Public Health District Board recommends to increase fees of member cities

Posted at 3:38 PM, Apr 18, 2018
and last updated 2018-07-24 21:31:38-04

The Waco-McLennan County Health District Board recommended increasing the rate cities pay for its residents to receive services from the health department starting in October. 

The current five-year agreement the City of Waco and other cities in McLennan County will expire on Sept. 30. Under that agreement, all cities besides Waco had a fixed rate. 

According to Waco-McLennan County Public Health District Board Chairman and City Councilman John Kinnaird, the City of Waco paid covered additional costs associated with the district's budget, including capital improvement projects.

“As everyone else’s cost have been fixed, ours have kind of increased. We are just asking for a $7 million budget for members’ contributions to incrementally increase to take a slightly larger share than what they are currently," Kinnaird said. 

The board is now recommending the cities that had a fixed rate in the past pay 30 extra cents per resident each year until 2022. This means they will be paying $3 per person, instead of $1.50 as they do now.

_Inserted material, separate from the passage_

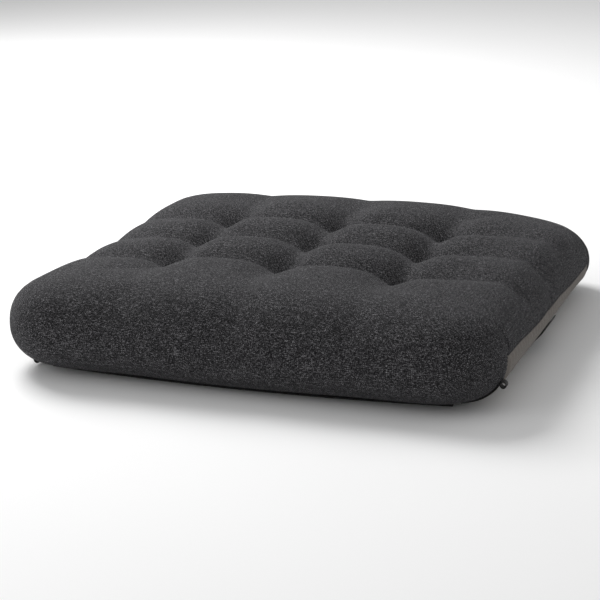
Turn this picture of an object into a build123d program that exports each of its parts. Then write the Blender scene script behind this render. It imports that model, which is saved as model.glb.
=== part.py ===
from build123d import *
import os
from math import asin, cos, degrees, radians, sin

# A tufted seat cushion in millimetres. +X runs to the right along its front edge, +Y to its back
# and +Z up. The origin is the middle of the flat it rests on.

# Overall form
width = 600
depth = 573
thickness = 123
plan_corner_radius = 88
top_edge_radius = 47
bottom_edge_radius = 41
top_crown_radius = 2600
under_crown_radius = 3600
resting_flat_radius = 190

# Layers, as their distance in from the outer surface
fabric_thickness = 1.2
wadding_depth = 13

# Tufts: nine ties pull the top in
tuft_columns = {"left": -140, "middle": 0, "right": 140}
tuft_rows = {"front": -94, "centre": 4, "back": 102}
tuft_depth = 36
tuft_neck_radius = 4
tuft_mouth_radius = 64
under_tuft_depth = 4
under_tuft_radius = 11
tie_radius = 0.8
tie_bar_length = 7
tie_bar_width = 1.6
tie_bar_height = 1.2

# Where the top fabric meets the lining
side_seam_height = 52
hem_line = 215
seam_thread = 1.2
dart_length = 30

# Elastic bands under the front and back edges, and the loops that their sewn ends make
band_thickness = 1.5
band_width = 9
band_line = 227
band_half_span = 240
band_bow = 15
band_height = 1.3
band_end_gap = 1.2
loop_length = 9
loop_height = 6.6
raised_loop_angle = 38
tucked_loop_angle = 58
corner_setback = 3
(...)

Several city councils still have to decide on whether to approve change, including Hewitt.

"In the past we've funded it through our general fund, which is our property tax rate," Hewitt City Manager Adam Miles said. "Again we are going to study a couple of options is it something that is going to have to be broken up as an additional fee. That's separately billed."

Miles said residents in Hewitt use several of the services provided by the health district, including immunizations and the Special Supplemental Nutrition Program for Women, Infants, and Children known as WIC.

"People's lives are affected by the services the health district is providing right now," Miles said. "When we have something that is an outbreak, like a tuberculosis issue or a mumps in a school. The health district is prepare to resolve these issues in a professional way."

If the cities don't agree to the rate increase, its residents would have to pay a higher rate when they use the services provided by the health district.